Record set.
+-------+

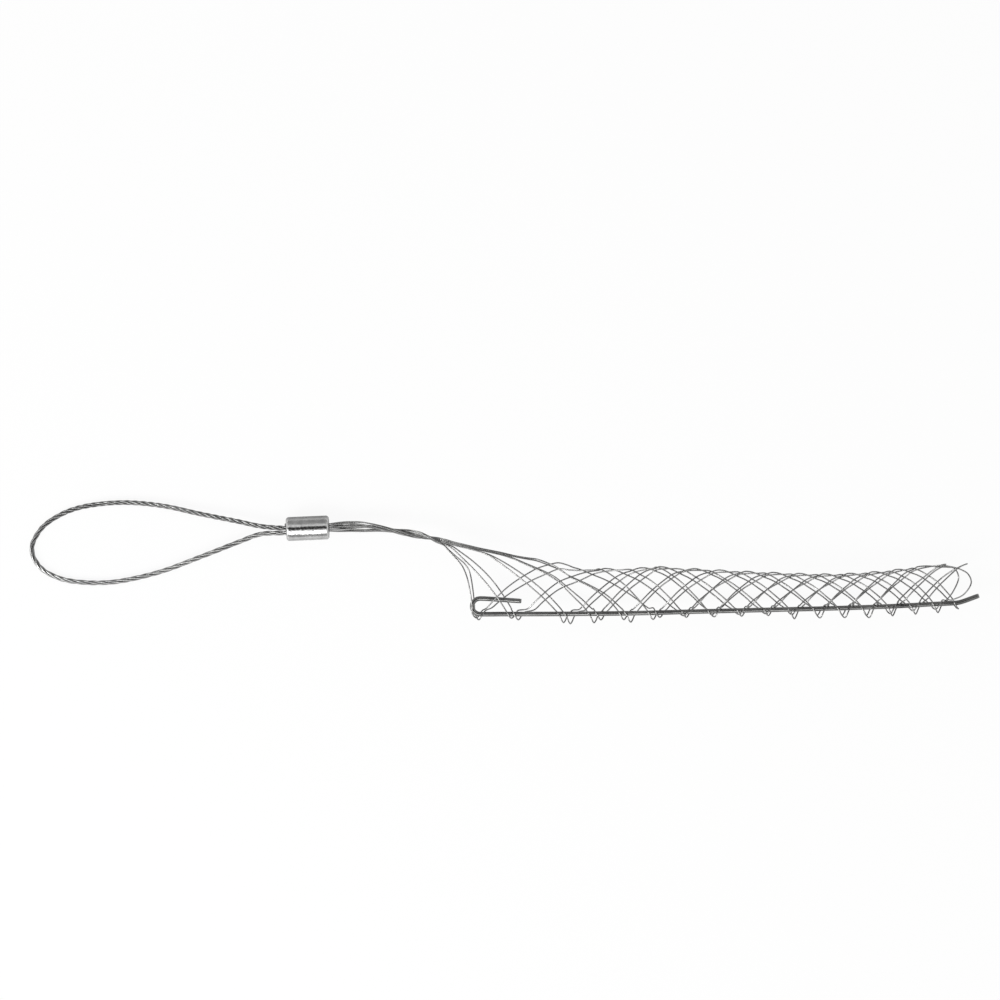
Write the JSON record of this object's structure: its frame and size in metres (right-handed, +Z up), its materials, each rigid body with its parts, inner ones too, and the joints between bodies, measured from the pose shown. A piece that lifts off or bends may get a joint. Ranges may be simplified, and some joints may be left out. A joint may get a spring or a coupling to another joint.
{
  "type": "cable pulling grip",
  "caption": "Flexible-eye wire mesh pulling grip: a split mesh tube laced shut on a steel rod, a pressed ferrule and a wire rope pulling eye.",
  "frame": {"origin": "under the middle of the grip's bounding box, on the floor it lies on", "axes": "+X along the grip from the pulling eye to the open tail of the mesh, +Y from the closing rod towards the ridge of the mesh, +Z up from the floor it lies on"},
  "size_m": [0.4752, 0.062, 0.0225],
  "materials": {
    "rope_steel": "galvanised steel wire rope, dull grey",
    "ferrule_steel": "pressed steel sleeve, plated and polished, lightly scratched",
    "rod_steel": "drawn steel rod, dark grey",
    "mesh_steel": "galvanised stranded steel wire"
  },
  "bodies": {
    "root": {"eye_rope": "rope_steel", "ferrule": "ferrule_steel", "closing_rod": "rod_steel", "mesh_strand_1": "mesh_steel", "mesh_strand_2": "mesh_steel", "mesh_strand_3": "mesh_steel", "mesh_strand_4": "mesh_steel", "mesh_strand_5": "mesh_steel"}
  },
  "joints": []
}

+-------+

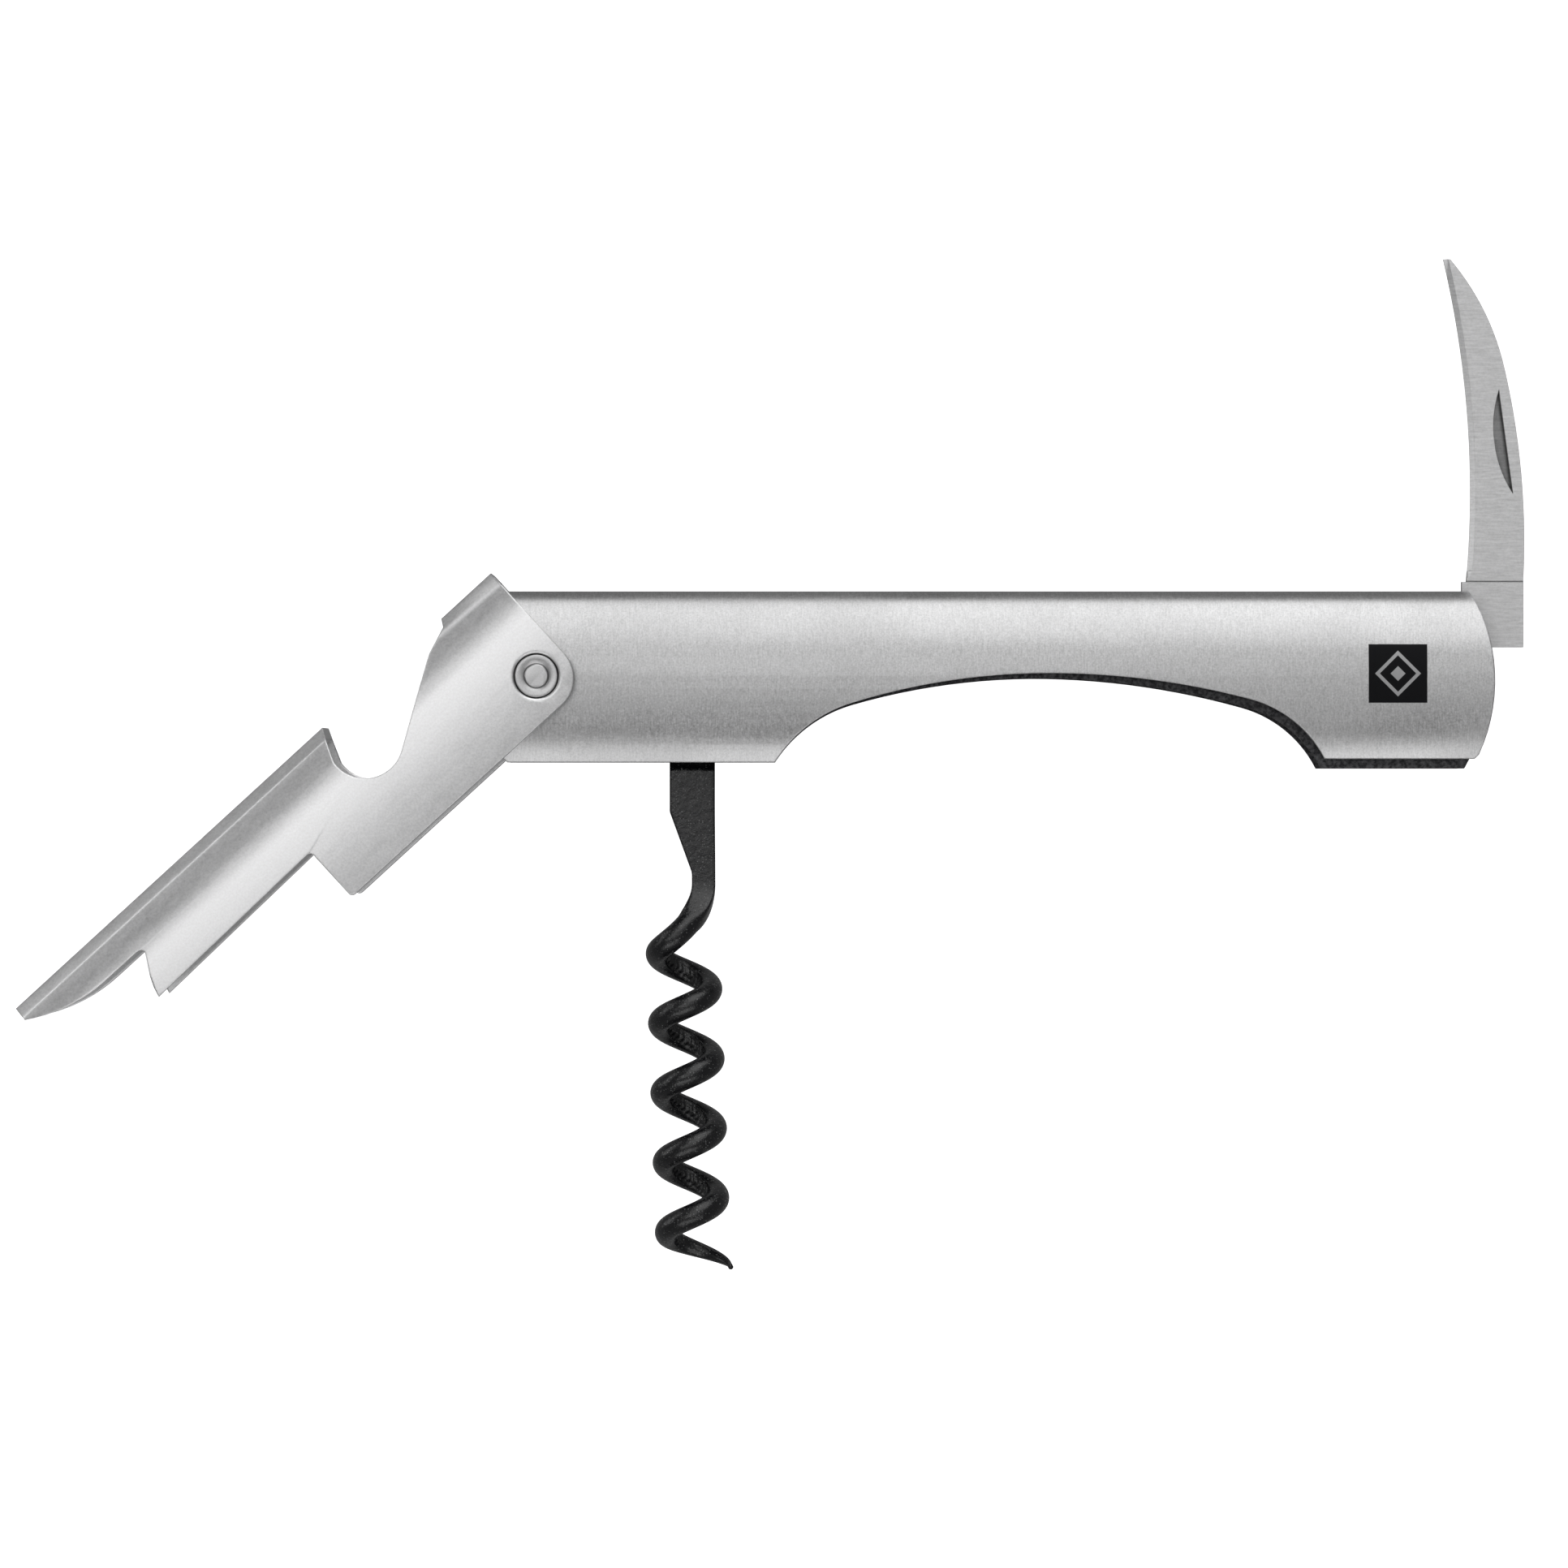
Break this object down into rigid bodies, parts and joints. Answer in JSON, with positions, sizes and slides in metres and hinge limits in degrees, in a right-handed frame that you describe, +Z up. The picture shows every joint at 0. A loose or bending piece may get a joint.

+-------+

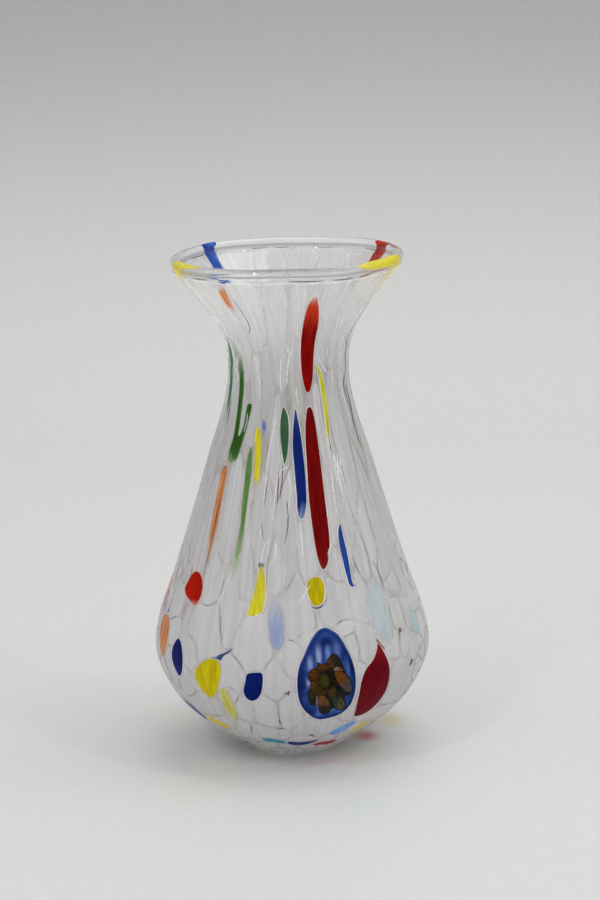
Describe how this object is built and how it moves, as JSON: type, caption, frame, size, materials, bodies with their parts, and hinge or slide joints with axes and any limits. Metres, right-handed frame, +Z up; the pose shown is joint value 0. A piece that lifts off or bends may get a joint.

+-------+

Set exercise. Look through the entries above and report the number of lines that contain "type". Write only the number.

Result of the exercise. 2